** BEGIN Given material **
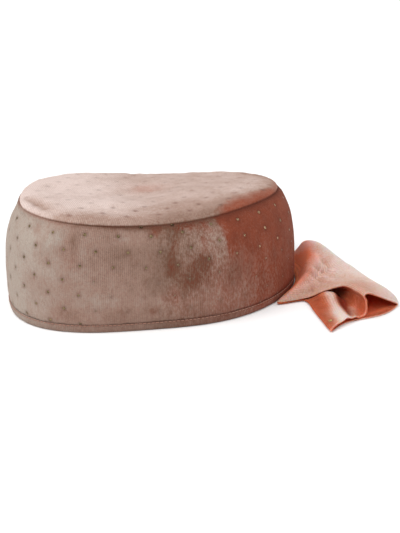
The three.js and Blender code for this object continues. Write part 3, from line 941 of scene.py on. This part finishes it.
def make_tail():
    outside = tail_rings(0.0, 0)
    hollow = tail_rings(TAIL_WALL, CLOSED_CUTS)
    key = np.arange(outside.shape[1]) / LOOP_STEPS
    from_root = smooth_step(0, 2 * CUT_STEPS, np.arange(len(hollow)))[:, None]
    outside[..., 2] += tail_relief(outside, key)
    hollow[..., 2] += tail_relief(hollow, key) * from_root
    press_near_edge(outside)
    press_near_edge(hollow)
    places = tail_dot_places(outside)
    field = dot_field(outside, places)
    outer = tail_paint(outside, np.broadcast_to(key, outside.shape[:2]), field)
    for place in places:
        outside -= np.array(place[1]) * (DOT_SINK * dot_field(outside, [place]))[..., None]
    outside[..., 2] = np.maximum(outside[..., 2], 0.0)
    rim = smooth_step(len(outside) - 2.8, len(outside) - 1, np.arange(len(outside)))[:, None]
    outer["nap"] = outer["nap"] * (1 - 0.40 * rim)
    outer["tone"] = outer["tone"] + 0.4 * rim
    shape = hollow.shape[:2]
    # Painted light inside the mouth: the hollow grows brighter deeper in, standing in for light that comes
    # through the thin cloth.
    depth = smooth_step(len(hollow) - 1, len(hollow) - 8, np.arange(len(hollow)))[:, None]
    inner_glow_tone = np.broadcast_to(1.4 * depth, shape)
    inner = painted(np.ones(shape), inner_glow_tone, np.full(shape, TAIL_FROST), np.zeros(shape))
    grid = np.concatenate([hollow, outside[::-1]])
    paint = {name: np.concatenate([inner[name], outer[name][::-1]]) for name in FIELDS}
    ends = (Vector(hollow[0].mean(axis=0)), Vector(outside[0].mean(axis=0)))
    return cloth_object("tail_cloth", grid, flat_cloth(grid, outside[-1]), paint, ends=ends), places


side_cloth, side_places = make_side_band()
hem_cloth = make_hem()
crown_cloth, crown_places = make_crown()
tail_cloth, tail_places = make_tail()


def lens_mesh(name, places):
    """Many small raised round dots in one mesh. places are (centre, normal, strength)."""
    points, faces, bright, whole = [], [], [], []
    for centre, normal, strength in places:
        shining = ramp("right_side", float(seen_angle(np.array([centre]))[0]))
        centre, normal = Vector(centre), Vector(normal).normalized()
        centre = centre - normal * DOT_SINK
        side = normal.orthogonal().normalized()
        other = normal.cross(side)
        size = DOT_RADIUS * (0.72 + 0.28 * strength)
        first = len(points)
        for radius, rise in DOT_RINGS:
            for k in range(DOT_SIDES):
                turn = 2 * math.pi * k / DOT_SIDES
                spoke = side * math.cos(turn) + other * math.sin(turn)
                points.append(centre + spoke * radius * size + normal * rise * DOT_RISE)
        middle = len(points)
        points.append(centre + normal * DOT_RISE)
        points.append(centre - normal * DOT_RISE)
        bright += [shining] * (len(points) - first)
        whole += [strength] * (len(points) - first)
        for k in range(DOT_SIDES):
            right = (k + 1) % DOT_SIDES
            for ring in (0, 1):
                low, high = first + ring * DOT_SIDES, first + (ring + 1) * DOT_SIDES
                faces.append((low + k, low + right, high + right, high + k))
            faces.append((middle, first + 2 * DOT_SIDES + k, first + 2 * DOT_SIDES + right))
            faces.append((middle + 1, first + right, first + k))
    obj = plain_object(name, points, faces)
    add_field(obj, "nap", bright)
    add_field(obj, "whole", whole)
    return obj


# Topstitches round the hem
STITCH_PITCH = 0.0027
STITCH_LENGTH = 0.0019
STITCH_RADIUS = 0.00027
STITCH_HEIGHT = 0.00485
STITCH_OUT = 0.00002
STITCH_SIDES = 6
# Along the stitch: share of its length, thickness, and how far out, in shares of its radius
STITCH_SECTIONS = [
    (-0.5, 0.35, -0.8), (-0.38, 0.85, -0.1), (0.0, 1.0, 0.3), (0.38, 0.85, -0.1), (0.5, 0.35, -0.8),
]


def make_stitches():
    ring = oval_ring(rim_radius(ANGLES) + STITCH_OUT, STITCH_HEIGHT)
    lengths = distances_round(ring)
    along = running_total(lengths)
    count = round(along[-1] / STITCH_PITCH)
    points, faces = [], []
    up = Vector((0, 0, 1))
    for i in range(count):
        at = i * along[-1] / count
        j = int(np.searchsorted(along, at, side="right")) - 1
        step = ring[(j + 1) % AROUND] - ring[j]
        here = ring[j] + step * (at - along[j]) / lengths[j]
        forward = Vector(step).normalized()
        out = forward.cross(up)
        first = len(points)
        for place, thick, rise in STITCH_SECTIONS:
            middle = Vector(here) + forward * place * STITCH_LENGTH + out * rise * STITCH_RADIUS
            for k in range(STITCH_SIDES):
                turn = 2 * math.pi * k / STITCH_SIDES
                spoke = out * math.cos(turn) + up * math.sin(turn)
                points.append(middle + spoke * thick * STITCH_RADIUS)
        last = len(points) - STITCH_SIDES
        for low in range(first, last, STITCH_SIDES):
            high = low + STITCH_SIDES
            for k in range(STITCH_SIDES):
                right = (k + 1) % STITCH_SIDES
                faces.append((low + k, high + k, high + right, low + right))
        faces.append(tuple(first + k for k in range(STITCH_SIDES)))
        faces.append(tuple(last + k for k in reversed(range(STITCH_SIDES))))
    return plain_object("hem_stitches", points, faces)


side_dots = lens_mesh("side_dots", side_places)
crown_dots = lens_mesh("crown_dots", crown_places)
tail_dots = lens_mesh("tail_dots", tail_places)
hem_stitches = make_stitches()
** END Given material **
Copy out the full listing exactly.

**Exercise solution**.
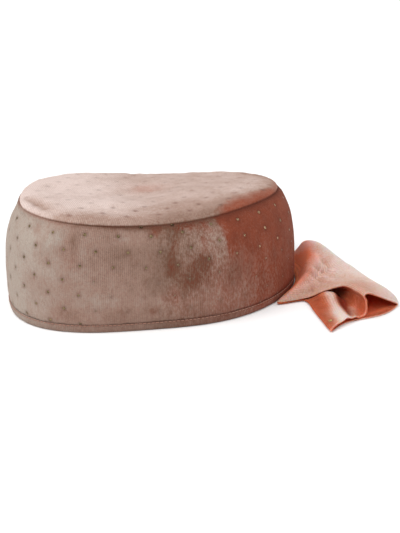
The three.js and Blender code for this object continues. Write part 3, from line 941 of scene.py on. This part finishes it.
def make_tail():
    outside = tail_rings(0.0, 0)
    hollow = tail_rings(TAIL_WALL, CLOSED_CUTS)
    key = np.arange(outside.shape[1]) / LOOP_STEPS
    from_root = smooth_step(0, 2 * CUT_STEPS, np.arange(len(hollow)))[:, None]
    outside[..., 2] += tail_relief(outside, key)
    hollow[..., 2] += tail_relief(hollow, key) * from_root
    press_near_edge(outside)
    press_near_edge(hollow)
    places = tail_dot_places(outside)
    field = dot_field(outside, places)
    outer = tail_paint(outside, np.broadcast_to(key, outside.shape[:2]), field)
    for place in places:
        outside -= np.array(place[1]) * (DOT_SINK * dot_field(outside, [place]))[..., None]
    outside[..., 2] = np.maximum(outside[..., 2], 0.0)
    rim = smooth_step(len(outside) - 2.8, len(outside) - 1, np.arange(len(outside)))[:, None]
    outer["nap"] = outer["nap"] * (1 - 0.40 * rim)
    outer["tone"] = outer["tone"] + 0.4 * rim
    shape = hollow.shape[:2]
    # Painted light inside the mouth: the hollow grows brighter deeper in, standing in for light that comes
    # through the thin cloth.
    depth = smooth_step(len(hollow) - 1, len(hollow) - 8, np.arange(len(hollow)))[:, None]
    inner_glow_tone = np.broadcast_to(1.4 * depth, shape)
    inner = painted(np.ones(shape), inner_glow_tone, np.full(shape, TAIL_FROST), np.zeros(shape))
    grid = np.concatenate([hollow, outside[::-1]])
    paint = {name: np.concatenate([inner[name], outer[name][::-1]]) for name in FIELDS}
    ends = (Vector(hollow[0].mean(axis=0)), Vector(outside[0].mean(axis=0)))
    return cloth_object("tail_cloth", grid, flat_cloth(grid, outside[-1]), paint, ends=ends), places


side_cloth, side_places = make_side_band()
hem_cloth = make_hem()
crown_cloth, crown_places = make_crown()
tail_cloth, tail_places = make_tail()


def lens_mesh(name, places):
    """Many small raised round dots in one mesh. places are (centre, normal, strength)."""
    points, faces, bright, whole = [], [], [], []
    for centre, normal, strength in places:
        shining = ramp("right_side", float(seen_angle(np.array([centre]))[0]))
        centre, normal = Vector(centre), Vector(normal).normalized()
        centre = centre - normal * DOT_SINK
        side = normal.orthogonal().normalized()
        other = normal.cross(side)
        size = DOT_RADIUS * (0.72 + 0.28 * strength)
        first = len(points)
        for radius, rise in DOT_RINGS:
            for k in range(DOT_SIDES):
                turn = 2 * math.pi * k / DOT_SIDES
                spoke = side * math.cos(turn) + other * math.sin(turn)
                points.append(centre + spoke * radius * size + normal * rise * DOT_RISE)
        middle = len(points)
        points.append(centre + normal * DOT_RISE)
        points.append(centre - normal * DOT_RISE)
        bright += [shining] * (len(points) - first)
        whole += [strength] * (len(points) - first)
        for k in range(DOT_SIDES):
            right = (k + 1) % DOT_SIDES
            for ring in (0, 1):
                low, high = first + ring * DOT_SIDES, first + (ring + 1) * DOT_SIDES
                faces.append((low + k, low + right, high + right, high + k))
            faces.append((middle, first + 2 * DOT_SIDES + k, first + 2 * DOT_SIDES + right))
            faces.append((middle + 1, first + right, first + k))
    obj = plain_object(name, points, faces)
    add_field(obj, "nap", bright)
    add_field(obj, "whole", whole)
    return obj


# Topstitches round the hem
STITCH_PITCH = 0.0027
STITCH_LENGTH = 0.0019
STITCH_RADIUS = 0.00027
STITCH_HEIGHT = 0.00485
STITCH_OUT = 0.00002
STITCH_SIDES = 6
# Along the stitch: share of its length, thickness, and how far out, in shares of its radius
STITCH_SECTIONS = [
    (-0.5, 0.35, -0.8), (-0.38, 0.85, -0.1), (0.0, 1.0, 0.3), (0.38, 0.85, -0.1), (0.5, 0.35, -0.8),
]


def make_stitches():
    ring = oval_ring(rim_radius(ANGLES) + STITCH_OUT, STITCH_HEIGHT)
    lengths = distances_round(ring)
    along = running_total(lengths)
    count = round(along[-1] / STITCH_PITCH)
    points, faces = [], []
    up = Vector((0, 0, 1))
    for i in range(count):
        at = i * along[-1] / count
        j = int(np.searchsorted(along, at, side="right")) - 1
        step = ring[(j + 1) % AROUND] - ring[j]
        here = ring[j] + step * (at - along[j]) / lengths[j]
        forward = Vector(step).normalized()
        out = forward.cross(up)
        first = len(points)
        for place, thick, rise in STITCH_SECTIONS:
            middle = Vector(here) + forward * place * STITCH_LENGTH + out * rise * STITCH_RADIUS
            for k in range(STITCH_SIDES):
                turn = 2 * math.pi * k / STITCH_SIDES
                spoke = out * math.cos(turn) + up * math.sin(turn)
                points.append(middle + spoke * thick * STITCH_RADIUS)
        last = len(points) - STITCH_SIDES
        for low in range(first, last, STITCH_SIDES):
            high = low + STITCH_SIDES
            for k in range(STITCH_SIDES):
                right = (k + 1) % STITCH_SIDES
                faces.append((low + k, high + k, high + right, low + right))
        faces.append(tuple(first + k for k in range(STITCH_SIDES)))
        faces.append(tuple(last + k for k in reversed(range(STITCH_SIDES))))
    return plain_object("hem_stitches", points, faces)


side_dots = lens_mesh("side_dots", side_places)
crown_dots = lens_mesh("crown_dots", crown_places)
tail_dots = lens_mesh("tail_dots", tail_places)
hem_stitches = make_stitches()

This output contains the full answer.